The effectiveness of the $λ$-linked partition method arises from several structural and algorithmic lemmata:

• High Connectivity $\Rightarrow$ Hamiltonian-λ-Linked: Any $h$-vertex graph with vertex connectivity at least $\mu h$ and independence number at most $h / 2$ is Hamiltonian-λ-linked for any $\lambda < \mu h / 2$.
• Bounded Clique-Cover and Separator Hierarchy: Initial partitions with bounded clique number can support the construction of separator trees yielding subparts that respect the Hamiltonian-λ-linked criteria.
• Treewidth and Bounded Degree of the Contraction: The contraction of the $λ$-linked partition retains both bounded degree and sublinear treewidth, facilitating dynamic programming and advanced covering techniques.

A plausible implication is that this partition paradigm extends the toolkit for exploiting both local and global structure in complex graph classes without the need for geometric representation (Marin et al., 3 Dec 2025).

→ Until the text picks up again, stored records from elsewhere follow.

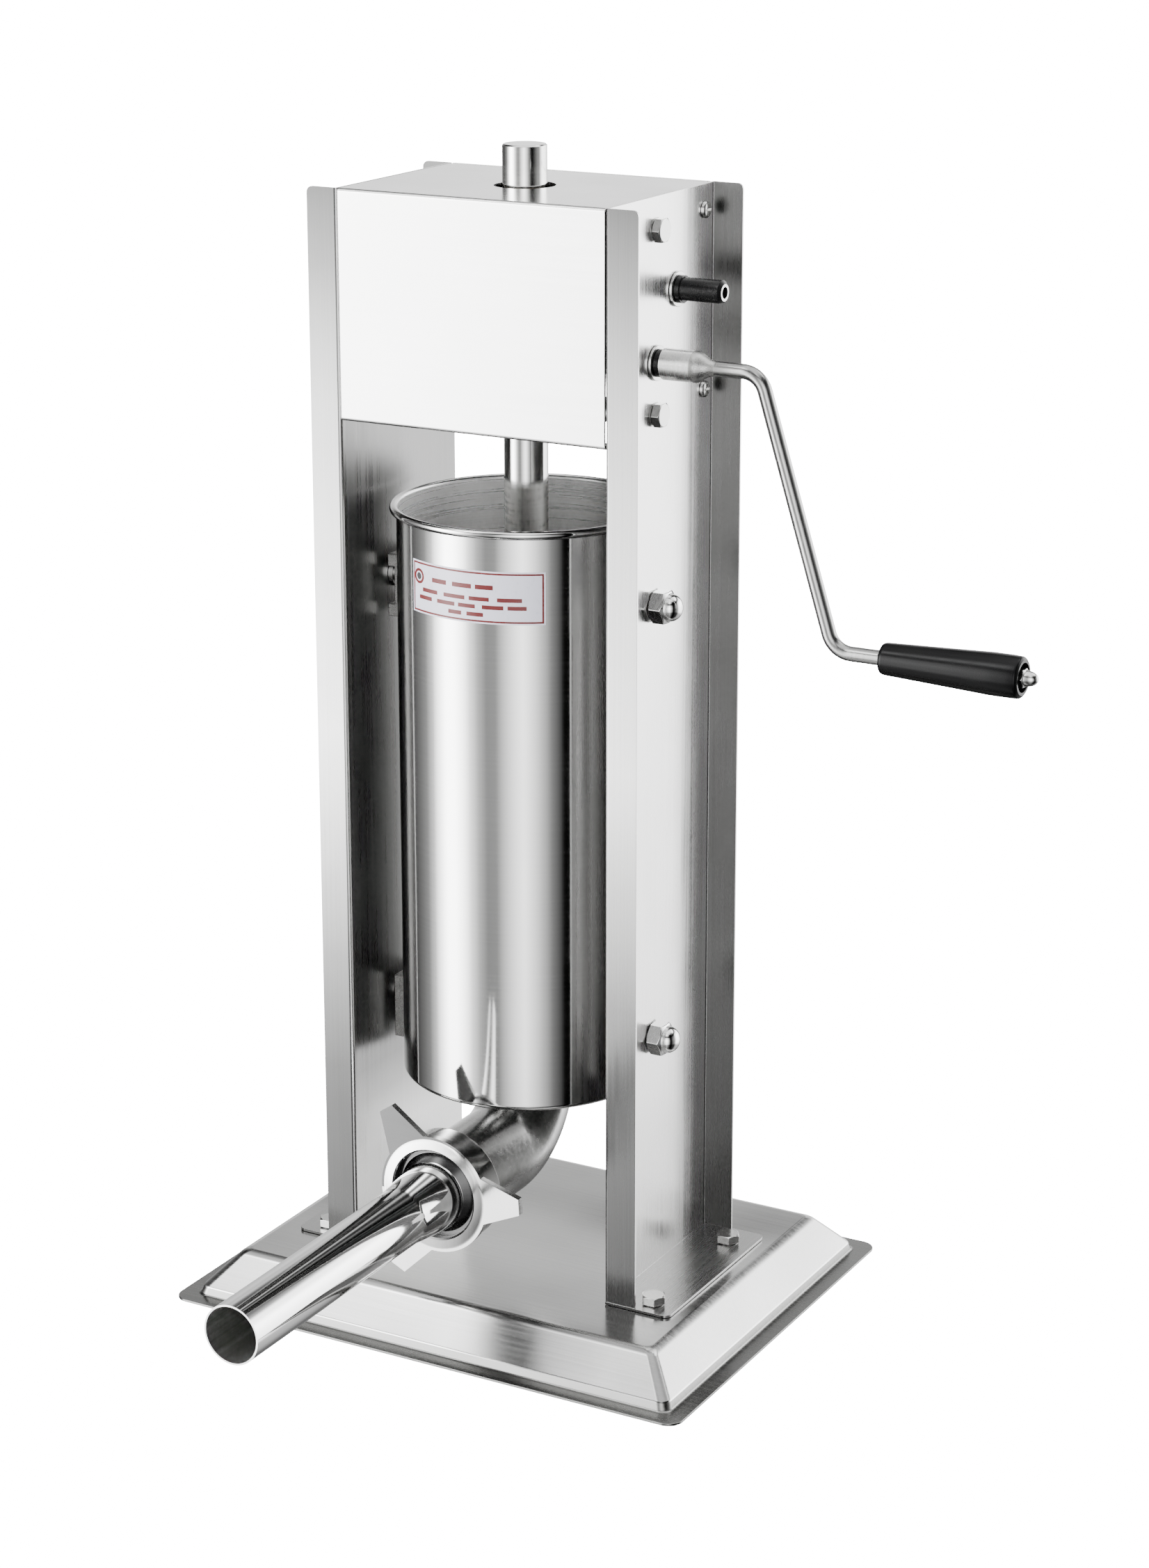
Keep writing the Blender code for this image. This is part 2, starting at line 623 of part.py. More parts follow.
# ---- rack bar and piston -------------------------------------------------------------------------
def rack_and_piston():
    low, high = PISTON_Z
    bar_profile = [
        (0.0070, low + 0.0018),
        (0.0080, low + 0.0028),
        (0.0080, high + GAP),
        (ROD_R, high + GAP),
        (ROD_R, ROD_TOP - 0.0008),
        (ROD_R - 0.0008, ROD_TOP),
    ]
    bar = add("rack_bar", turned(bar_profile, "Z", sides=20), PLATED)
    cut(bar, rack_cutter(FAST[1], RACK_RANGE[0], RACK_RANGE[1]), name="rack_teeth")

    groove = (low + 0.0070, low + 0.0152)
    bore = 0.0083
    piston_profile = [
        (bore, low + 0.0080),
        (0.0146, low + 0.0080),
        (0.0146, low),
        (PISTON_R - 0.0015, low),
        (PISTON_R, low + 0.0015),
        (PISTON_R, groove[0]),
        (PISTON_R - 0.0035, groove[0]),
        (PISTON_R - 0.0035, groove[1]),
        (PISTON_R, groove[1]),
        (PISTON_R, high - 0.001),
        (PISTON_R - 0.001, high),
        (PISTON_R - 0.0080, high),
        (PISTON_R - 0.0080, low + 0.0115),
        (0.0500, low + 0.0115),
        (0.0500, high),
        (bore, high),
    ]
    piston = add("piston", turned(piston_profile, sides=28, hollow=True), POLISHED)
    valve_at = (-0.036, 0, 0)
    cut(piston, hole("Z", valve_at, 0.0053, low - 0.01, high + 0.01, 16))

    inner = PISTON_R - 0.0035 + GAP
    outer = BORE_R - 0.0004
    seal_profile = [
        (inner, groove[0] + GAP),
        (outer, groove[0] + GAP),
        (outer, groove[1] - GAP),
        (inner, groove[1] - GAP),
    ]
    add("piston_seal", turned(seal_profile, sides=40, hollow=True), RUBBER)

    nut_z = (low + 0.0008, low + 0.0077)
    rings = [
        circle(0.0083, nut_z[0], sides=12),
        hexagon(0.024, nut_z[0], "Z", (0, 0, 0)),
        hexagon(0.024, nut_z[1], "Z", (0, 0, 0)),
        circle(0.0083, nut_z[1], sides=12),
    ]
    add("piston_nut", loft(rings, closed=True), PLATED)

    valve = [
        (0.0036, low + 0.0015),
        (0.0049, low + 0.0030),
        (0.0049, high + GAP),
        (0.0085, high + GAP),
        (0.0085, high + 0.0025),
        (0.0060, high + 0.0040),
    ]
    add("air_valve", turned(valve, "Z", valve_at, 16), RUBBER)


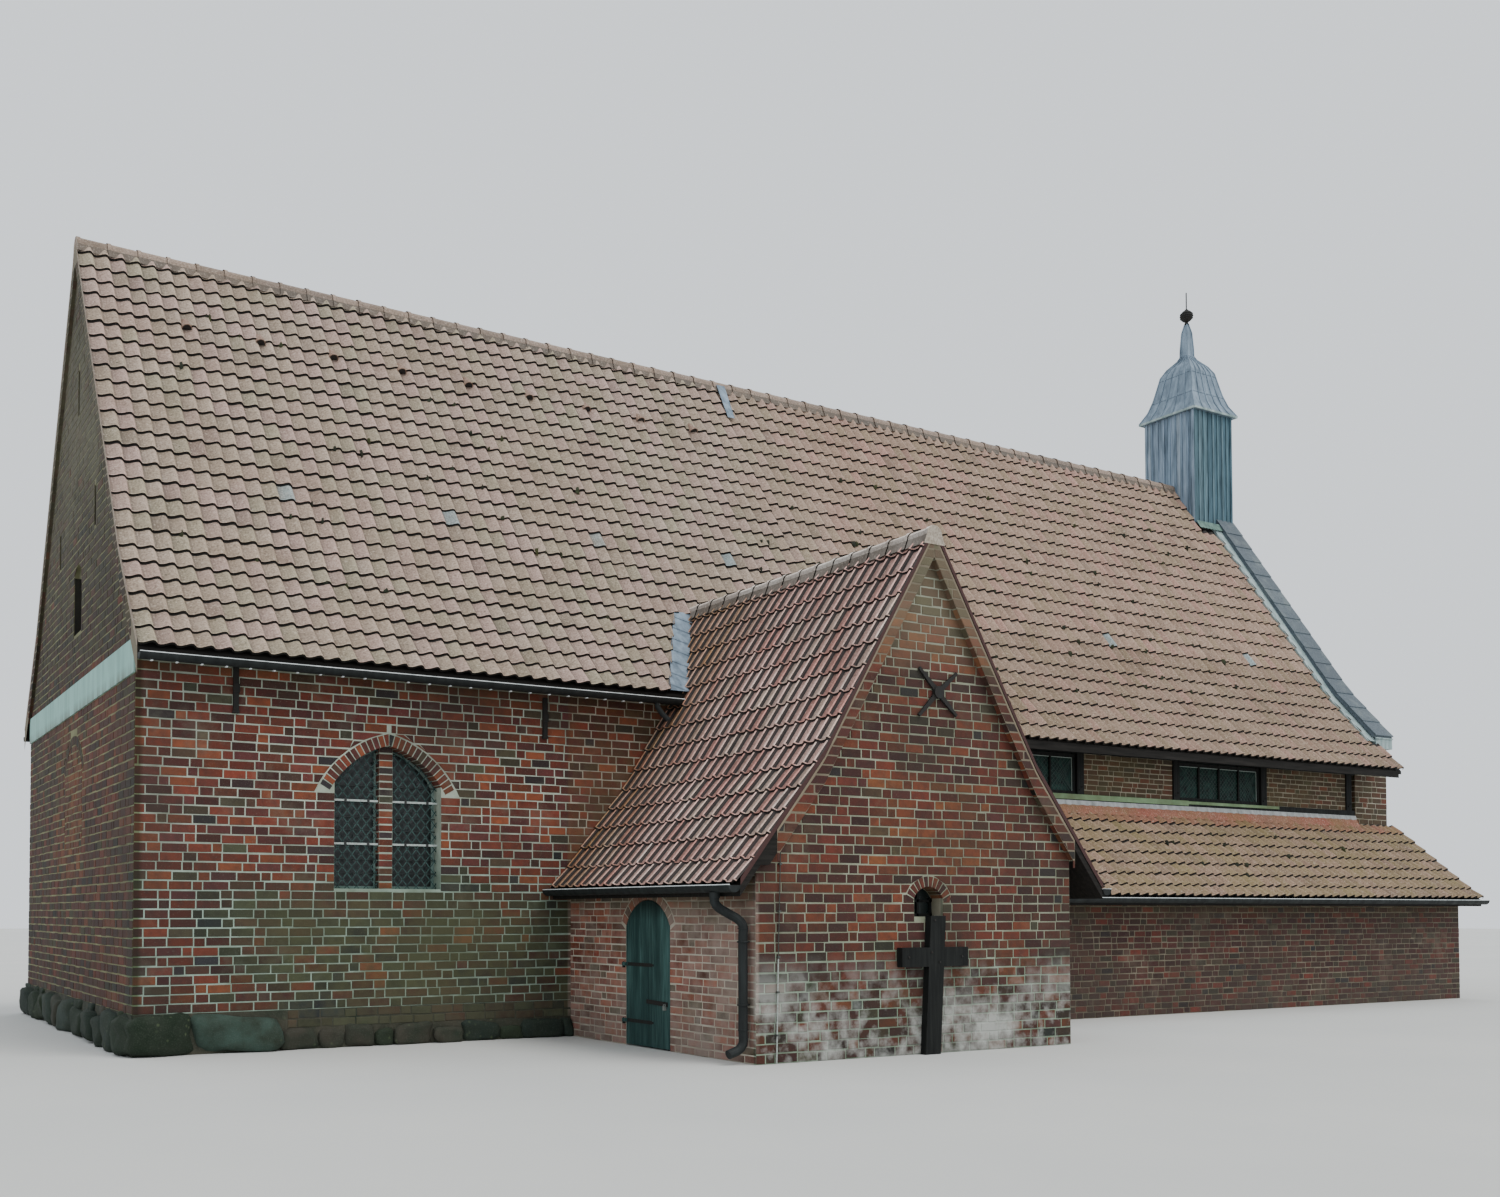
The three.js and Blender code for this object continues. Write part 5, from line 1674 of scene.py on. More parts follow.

6. Generalizations and Broader Applicability

The concept of a $λ$-linked partition abstracts the process of clustering vertices into highly connected “blobs” (either cliques or supporting robust multi-terminal linkage) whose contractions yield graphs amenable to recursive and DP algorithms. This suggests broader applicability:

• Other Connectivity-Sensitive Problems: Extensions to Steiner Tree, Steiner Forest, $k$-disjoint paths, edge-disjoint paths, cycle packing, and related variants in intersection graphs.
• Alternative Intersection Graph Classes: Any class permitting constant-bounded clique covers with low-treewidth contraction (e.g., unit-ball graphs, intersection graphs of other “fat” objects).
• Potential in Directed or Weighted Settings: The partitioning approach and separator techniques are plausible to generalize wherever small separator hierarchies are structurally available.

The $λ$-linked partition framework thus unifies local connectivity strength with coarse global structure, forming a robust and flexible basis for algorithmic design in geometric intersection graphs and beyond (Marin et al., 3 Dec 2025).